**GOAL:** Copy the data exactly from the line that contains "for button_name, button_centre" through the line that contains "obj.data.transform(world)", keeping both end lines and leaving out everything else.

**DATA SECTION:**
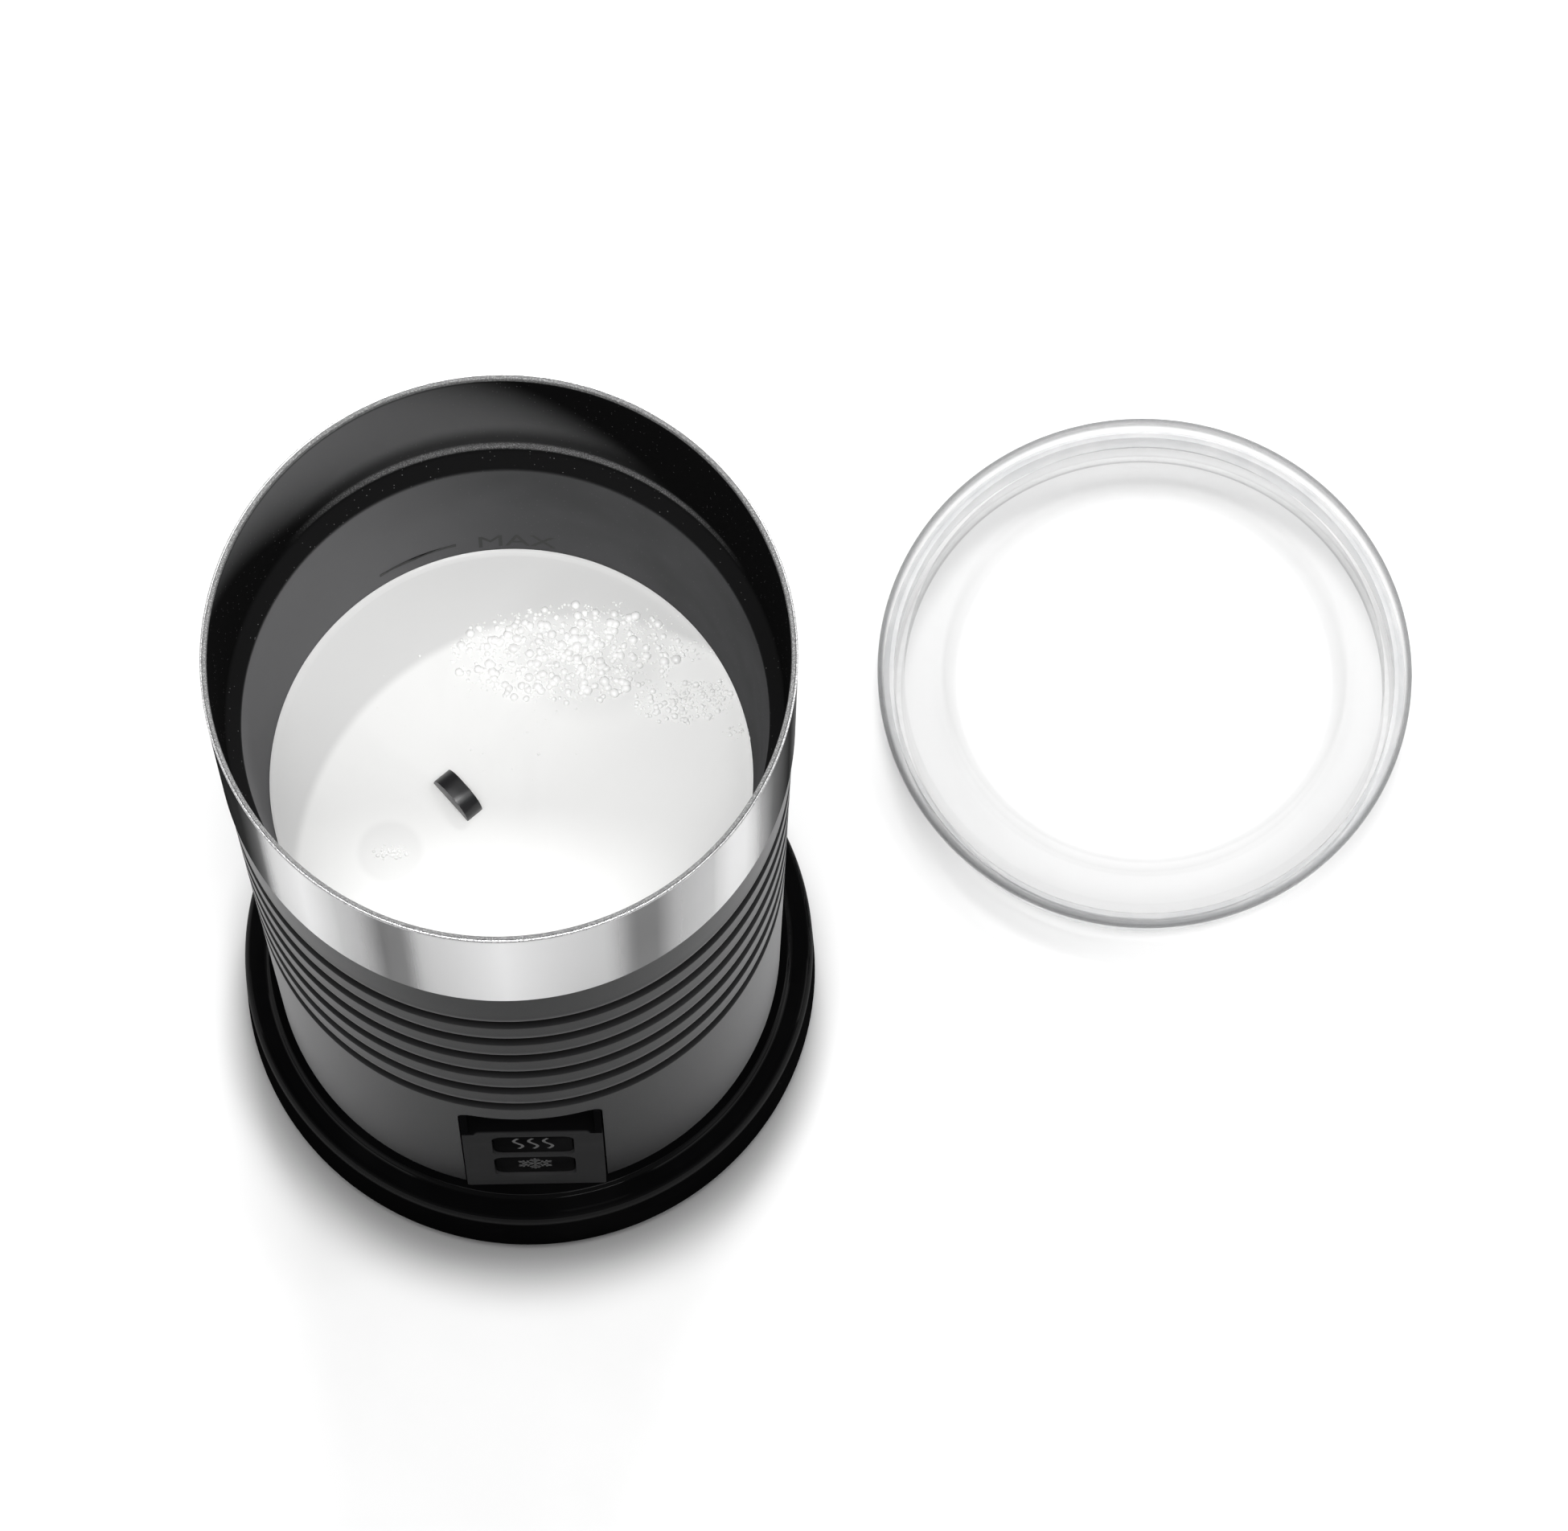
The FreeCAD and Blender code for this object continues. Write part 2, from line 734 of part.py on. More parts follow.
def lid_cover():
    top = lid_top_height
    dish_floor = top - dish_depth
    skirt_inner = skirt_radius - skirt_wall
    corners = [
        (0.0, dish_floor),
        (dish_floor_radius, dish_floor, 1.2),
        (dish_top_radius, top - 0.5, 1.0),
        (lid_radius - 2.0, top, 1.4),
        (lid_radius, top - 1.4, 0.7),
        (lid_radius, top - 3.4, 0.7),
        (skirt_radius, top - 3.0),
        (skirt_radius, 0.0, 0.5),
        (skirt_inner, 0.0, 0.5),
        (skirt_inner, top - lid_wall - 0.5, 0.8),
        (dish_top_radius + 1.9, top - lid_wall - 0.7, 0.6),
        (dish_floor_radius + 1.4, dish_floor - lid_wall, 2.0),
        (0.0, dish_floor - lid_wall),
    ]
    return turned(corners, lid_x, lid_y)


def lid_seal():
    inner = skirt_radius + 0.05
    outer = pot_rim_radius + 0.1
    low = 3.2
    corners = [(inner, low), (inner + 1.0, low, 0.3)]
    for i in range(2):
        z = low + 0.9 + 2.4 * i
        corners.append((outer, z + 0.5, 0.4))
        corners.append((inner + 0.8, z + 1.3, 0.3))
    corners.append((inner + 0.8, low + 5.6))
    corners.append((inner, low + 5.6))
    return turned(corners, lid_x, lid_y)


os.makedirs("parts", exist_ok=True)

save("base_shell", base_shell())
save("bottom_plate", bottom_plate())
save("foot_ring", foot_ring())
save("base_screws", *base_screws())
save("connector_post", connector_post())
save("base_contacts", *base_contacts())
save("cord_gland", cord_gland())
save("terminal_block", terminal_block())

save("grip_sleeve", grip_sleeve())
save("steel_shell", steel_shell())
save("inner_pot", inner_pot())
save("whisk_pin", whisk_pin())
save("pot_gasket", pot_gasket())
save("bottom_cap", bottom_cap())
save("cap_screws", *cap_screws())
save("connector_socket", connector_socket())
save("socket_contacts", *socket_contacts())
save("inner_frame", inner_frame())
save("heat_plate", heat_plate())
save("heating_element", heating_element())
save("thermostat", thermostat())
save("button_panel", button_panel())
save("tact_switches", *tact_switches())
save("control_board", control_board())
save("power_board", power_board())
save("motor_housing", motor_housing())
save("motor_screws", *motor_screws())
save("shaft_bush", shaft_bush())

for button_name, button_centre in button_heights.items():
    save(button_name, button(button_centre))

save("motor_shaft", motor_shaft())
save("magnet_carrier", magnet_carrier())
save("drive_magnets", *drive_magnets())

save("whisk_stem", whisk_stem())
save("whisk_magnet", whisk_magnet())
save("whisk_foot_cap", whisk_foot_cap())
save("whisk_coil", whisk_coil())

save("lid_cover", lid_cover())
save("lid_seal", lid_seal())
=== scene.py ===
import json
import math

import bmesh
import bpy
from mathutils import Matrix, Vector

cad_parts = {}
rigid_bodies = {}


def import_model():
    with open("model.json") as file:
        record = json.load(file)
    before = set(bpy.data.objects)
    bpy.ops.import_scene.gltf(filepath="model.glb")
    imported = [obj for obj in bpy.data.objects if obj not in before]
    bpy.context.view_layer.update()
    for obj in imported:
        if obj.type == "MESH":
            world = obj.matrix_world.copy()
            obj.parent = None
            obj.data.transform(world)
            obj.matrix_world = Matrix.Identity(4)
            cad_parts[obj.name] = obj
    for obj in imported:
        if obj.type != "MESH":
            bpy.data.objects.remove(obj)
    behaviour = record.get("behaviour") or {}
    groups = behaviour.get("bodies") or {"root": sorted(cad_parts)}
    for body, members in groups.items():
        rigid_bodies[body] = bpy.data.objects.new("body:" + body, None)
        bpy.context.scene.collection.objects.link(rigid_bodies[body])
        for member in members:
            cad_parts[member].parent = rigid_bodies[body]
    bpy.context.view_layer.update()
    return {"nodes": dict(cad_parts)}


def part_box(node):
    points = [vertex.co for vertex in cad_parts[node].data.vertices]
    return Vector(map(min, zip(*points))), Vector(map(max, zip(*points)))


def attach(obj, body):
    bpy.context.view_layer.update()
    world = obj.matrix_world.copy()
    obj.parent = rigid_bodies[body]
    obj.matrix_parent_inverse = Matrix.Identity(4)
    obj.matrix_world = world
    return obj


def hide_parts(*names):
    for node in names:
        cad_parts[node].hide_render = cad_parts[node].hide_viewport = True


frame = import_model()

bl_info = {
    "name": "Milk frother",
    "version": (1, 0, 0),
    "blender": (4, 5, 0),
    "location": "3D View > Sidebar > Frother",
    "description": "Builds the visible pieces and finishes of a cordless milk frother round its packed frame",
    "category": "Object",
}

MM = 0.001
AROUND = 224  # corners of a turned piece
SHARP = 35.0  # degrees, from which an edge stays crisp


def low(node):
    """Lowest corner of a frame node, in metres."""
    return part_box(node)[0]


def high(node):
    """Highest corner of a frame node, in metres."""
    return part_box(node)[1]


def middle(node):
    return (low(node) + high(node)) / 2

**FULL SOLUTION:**
for button_name, button_centre in button_heights.items():
    save(button_name, button(button_centre))

save("motor_shaft", motor_shaft())
save("magnet_carrier", magnet_carrier())
save("drive_magnets", *drive_magnets())

save("whisk_stem", whisk_stem())
save("whisk_magnet", whisk_magnet())
save("whisk_foot_cap", whisk_foot_cap())
save("whisk_coil", whisk_coil())

save("lid_cover", lid_cover())
save("lid_seal", lid_seal())
=== scene.py ===
import json
import math

import bmesh
import bpy
from mathutils import Matrix, Vector

cad_parts = {}
rigid_bodies = {}


def import_model():
    with open("model.json") as file:
        record = json.load(file)
    before = set(bpy.data.objects)
    bpy.ops.import_scene.gltf(filepath="model.glb")
    imported = [obj for obj in bpy.data.objects if obj not in before]
    bpy.context.view_layer.update()
    for obj in imported:
        if obj.type == "MESH":
            world = obj.matrix_world.copy()
            obj.parent = None
            obj.data.transform(world)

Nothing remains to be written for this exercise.